■ What you should do ■
Starting with the first line and ending with the line that holds "FREED_OVER = 3.0", repeat the material exactly.

■ Data entries ■

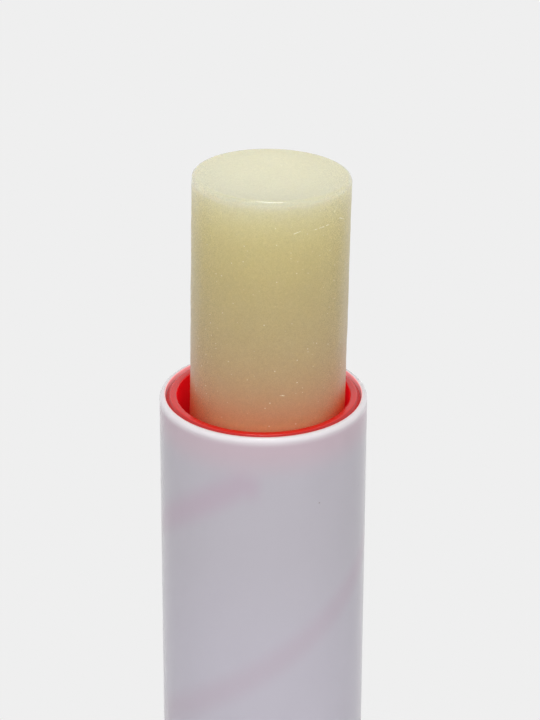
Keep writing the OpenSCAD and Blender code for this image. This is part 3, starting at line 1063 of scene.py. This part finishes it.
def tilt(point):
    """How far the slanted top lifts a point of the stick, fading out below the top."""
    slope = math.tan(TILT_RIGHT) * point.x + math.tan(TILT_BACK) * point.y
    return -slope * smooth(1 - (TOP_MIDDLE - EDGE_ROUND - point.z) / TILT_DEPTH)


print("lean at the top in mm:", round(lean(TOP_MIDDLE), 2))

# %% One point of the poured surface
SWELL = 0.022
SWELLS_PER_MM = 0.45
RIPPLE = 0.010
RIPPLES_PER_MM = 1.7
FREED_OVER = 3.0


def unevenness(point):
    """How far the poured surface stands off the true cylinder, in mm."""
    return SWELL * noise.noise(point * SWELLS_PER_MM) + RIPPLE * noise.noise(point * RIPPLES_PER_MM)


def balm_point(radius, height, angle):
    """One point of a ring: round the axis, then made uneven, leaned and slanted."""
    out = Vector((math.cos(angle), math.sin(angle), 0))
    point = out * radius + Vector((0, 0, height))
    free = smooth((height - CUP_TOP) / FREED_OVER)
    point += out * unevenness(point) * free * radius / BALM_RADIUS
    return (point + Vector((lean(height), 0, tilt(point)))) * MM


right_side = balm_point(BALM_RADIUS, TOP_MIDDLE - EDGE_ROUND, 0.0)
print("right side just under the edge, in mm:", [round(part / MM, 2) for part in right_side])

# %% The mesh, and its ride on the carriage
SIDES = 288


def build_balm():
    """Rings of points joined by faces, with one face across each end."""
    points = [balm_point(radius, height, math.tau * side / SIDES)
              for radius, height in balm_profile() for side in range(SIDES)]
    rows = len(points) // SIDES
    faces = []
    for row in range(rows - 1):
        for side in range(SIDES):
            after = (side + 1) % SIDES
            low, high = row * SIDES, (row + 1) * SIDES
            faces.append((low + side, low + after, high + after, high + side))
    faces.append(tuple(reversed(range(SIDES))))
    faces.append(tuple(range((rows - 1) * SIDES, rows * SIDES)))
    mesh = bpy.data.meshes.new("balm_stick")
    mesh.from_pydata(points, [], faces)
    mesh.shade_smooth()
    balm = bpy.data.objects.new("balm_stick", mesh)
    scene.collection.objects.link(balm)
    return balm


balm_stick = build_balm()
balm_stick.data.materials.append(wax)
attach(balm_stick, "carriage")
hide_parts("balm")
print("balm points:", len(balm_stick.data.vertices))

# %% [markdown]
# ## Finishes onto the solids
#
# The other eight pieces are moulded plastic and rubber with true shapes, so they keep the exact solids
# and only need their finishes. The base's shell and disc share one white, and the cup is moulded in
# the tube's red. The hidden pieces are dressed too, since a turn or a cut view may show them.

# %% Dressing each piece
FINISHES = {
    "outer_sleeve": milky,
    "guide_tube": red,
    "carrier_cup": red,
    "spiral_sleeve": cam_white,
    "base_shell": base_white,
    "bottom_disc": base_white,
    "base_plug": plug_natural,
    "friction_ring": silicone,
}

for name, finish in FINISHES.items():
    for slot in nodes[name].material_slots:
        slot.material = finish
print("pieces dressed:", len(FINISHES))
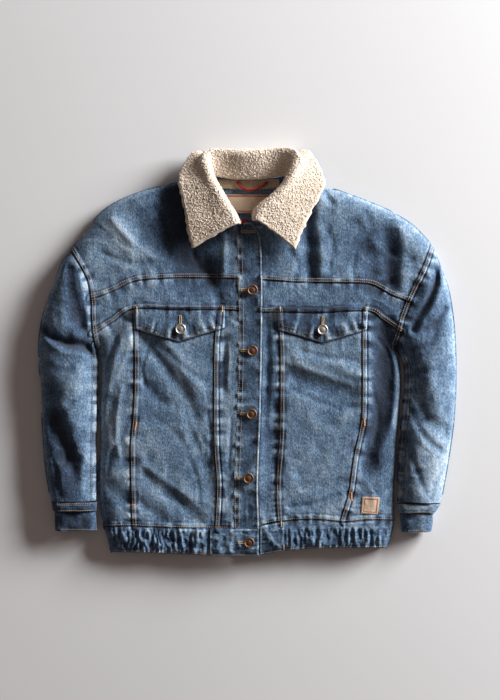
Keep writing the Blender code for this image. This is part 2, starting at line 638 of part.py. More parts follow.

■ Written reply ■
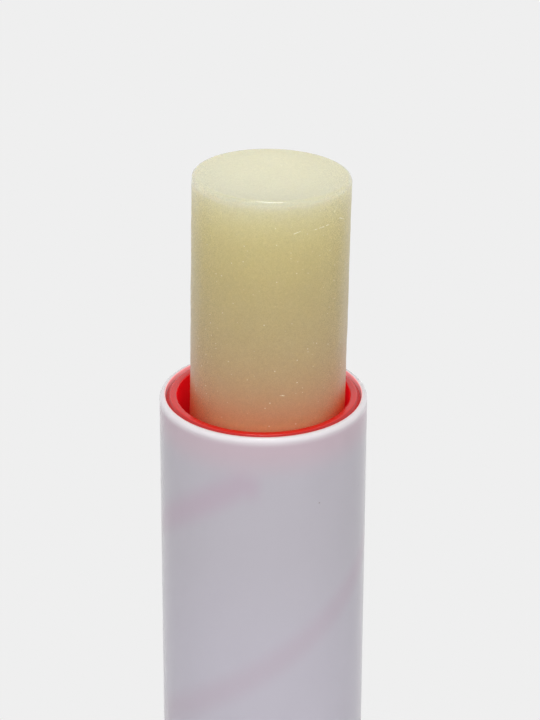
Keep writing the OpenSCAD and Blender code for this image. This is part 3, starting at line 1063 of scene.py. This part finishes it.
def tilt(point):
    """How far the slanted top lifts a point of the stick, fading out below the top."""
    slope = math.tan(TILT_RIGHT) * point.x + math.tan(TILT_BACK) * point.y
    return -slope * smooth(1 - (TOP_MIDDLE - EDGE_ROUND - point.z) / TILT_DEPTH)


print("lean at the top in mm:", round(lean(TOP_MIDDLE), 2))

# %% One point of the poured surface
SWELL = 0.022
SWELLS_PER_MM = 0.45
RIPPLE = 0.010
RIPPLES_PER_MM = 1.7
FREED_OVER = 3.0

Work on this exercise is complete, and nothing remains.